Further to the Graph 1, P in y axis represents the price; Q in x axis represents the quantity. Lines S are the supply lines and lines D are the demand lines, and their connecting points E, are places of equilibrium price. After a period of hard labor, the corn planters sell products to same places which target same groups of buyers, and hence it leads to a fixed demand line below. As it comes a harvest year when the supply line locates in the S0, it forms an equilibrium price E0, which satisfies in greatest extent both the corn producer’s profiting goals and the cost that the customer would like to pay for their demand. In this occasion, the revenue, square of P0E0Q0O, occupies the largest space. However, provided that in a favorable climatic year when the corn producers receive bumper harvest, the general corn yield increases in a large scale, and consequently the supply line moves to S1, making the equilibrium price drops from E0 to E1. The quantity of demand increase since that. But as the supply goes on improving, the square of P1E1Q1O is keeping reducing for the saturation of demand and the down-shifting supply line, representing a narrowing profit. Finally, it seriously damages the corn producer’s profit. From another aspect, it also hurts their profit for the same reason when the harvest is bad and the supply line jumps to S2.

 

To cope with this problem, the intervention of the government is essential. In nearly every industry country, the government always executes a support price to foster the development of agriculture. As a result of the measure, the corn price is always higher than the equilibrium price, leading to the quantity of output outnumber the quantity demand. In the Graph 2, Pe and Qe indicates the equilibrium price and quantity formed spontaneously by the market mechanism, and Ps represents the support price. Because of the higher support price than Pe, the Ps causes larger quantity of output Qs while the virtual demand under the price lies in Qd.
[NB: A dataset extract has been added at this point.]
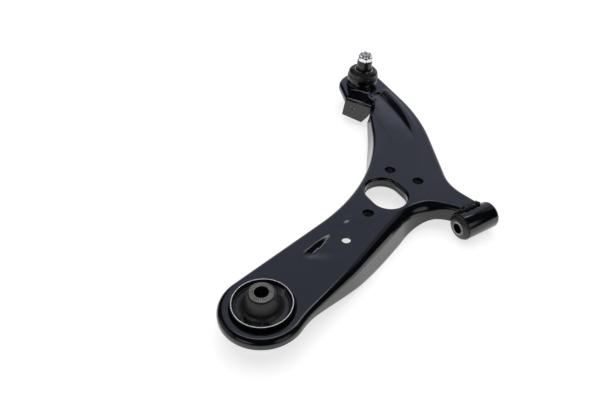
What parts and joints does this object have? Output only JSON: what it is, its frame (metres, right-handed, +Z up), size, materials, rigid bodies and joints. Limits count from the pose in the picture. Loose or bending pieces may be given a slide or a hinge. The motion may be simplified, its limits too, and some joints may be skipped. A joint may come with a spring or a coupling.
{
  "type": "suspension control arm",
  "caption": "Pressed-steel lower control arm: two legs meeting at a ball joint, with a vertical rear bush, a horizontal front bush in a welded tube and a stud under a rubber boot.",
  "frame": {"origin": "on the axis of the rear bush bore, level with the arm's flat top", "axes": "+Z up, along the rear bush bore and out of the flat top; +X along the front bush bore, away from the rear bush; +Y towards the wheel side, where the ball joint is"},
  "size_m": [0.4032, 0.3754, 0.0842],
  "materials": {
    "black_paint": "semi-gloss black dip paint",
    "bare_steel": "turned bare steel",
    "zinc": "bright zinc plate",
    "rubber": "matte black rubber",
    "polymer": "natural acetal",
    "black_plastic": "moulded black plastic"
  },
  "bodies": {
    "arm": {"upper_shell": "black_paint", "lower_plate": "black_paint", "tip_bracket": "black_paint", "plug_welds": "black_paint", "plate_seam_welds": "black_paint", "bracket_weld": "black_paint", "front_bush_tube": "black_paint", "tube_welds": "black_paint", "front_bush_outer_sleeve": "bare_steel", "front_bush_rubber": "rubber", "rear_bush_outer_ring": "black_paint", "ball_joint_housing": "black_paint", "housing_snap_ring": "zinc", "housing_cap": "zinc", "lower_ball_seat": "polymer", "upper_ball_seat": "polymer", "boot_lower_ring": "zinc"},
    "front_bush_core": {"front_bush_inner_sleeve": "bare_steel"},
    "rear_bush_body": {"rear_bush_rubber": "rubber"},
    "rear_bush_core": {"rear_bush_inner_sleeve": "bare_steel"},
    "boot": {"dust_boot": "rubber"},
    "boot_clip": {"boot_upper_ring": "zinc"},
    "stud": {"ball_stud": "bare_steel", "stud_sleeve": "black_plastic", "castle_nut": "zinc"}
  },
  "joints": [
    {"name": "front_bush_twist", "type": "hinge", "parent": "arm", "child": "front_bush_core", "pos_m": [0.27825, 0, -0.0175], "axis": [1, 0, 0], "range_deg": [-20, 20], "stiffness_Nm_per_rad": 50},
    {"name": "rear_bush_tilt", "type": "hinge", "parent": "arm", "child": "rear_bush_body", "pos_m": [0, 0, -0.006], "axis": [1, 0, 0], "range_deg": [-10, 10], "stiffness_Nm_per_rad": 60, "deforming": ["rear_bush_rubber"]},
    {"name": "rear_bush_twist", "type": "hinge", "parent": "rear_bush_body", "child": "rear_bush_core", "pos_m": [0, 0, 0], "axis": [0, 0, 1], "range_deg": [-15, 15], "stiffness_Nm_per_rad": 80},
    {"name": "ball_tilt_x", "type": "hinge", "parent": "arm", "child": "boot", "pos_m": [0.32482, 0.29769, -0.00798], "axis": [0.9982, 0.0011, -0.0598], "range_deg": [-15, 15], "deforming": ["dust_boot"]},
    {"name": "ball_tilt_y", "type": "hinge", "parent": "boot", "child": "boot_clip", "pos_m": [0.32482, 0.29769, -0.00798], "axis": [0.0011, 0.9994, 0.0359], "range_deg": [-15, 15], "deforming": ["dust_boot"]},
    {"name": "stud_spin", "type": "hinge", "parent": "boot_clip", "child": "stud", "pos_m": [0.32482, 0.29769, -0.00798], "axis": [0.0598, -0.0359, 0.9976], "continuous": true}
  ]
}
That means Qs > Qd and it results in the surplus quantity QdQs of the graph.

With the massive surplus, it is essential for the government often apply other methods to maintain the agricultural stability, including heightening the quantity demanded or lowering the quantity of output. As to the former one, buying the products like corn at a fixed price Ps is helpful. Therefore, it faces a choice of storing them and carrying out an export expansion. When the products is sold aboard, the demand increases from D0 to D1 (Graph 3), solving the conflicts that supply excesses demand for Qs is equal to Qd. At this time, the square of PsE1QsO still has a large proportion that producers are still profitable. In the case, the government intervention proves to be helpful to protect the producer’s interest. If the strategy is the latter one, which government narrows the farming area to reduce output decreases the producer’s profit. It is advisable when the storage expense is too much but not quite favorable in the eyes of producers.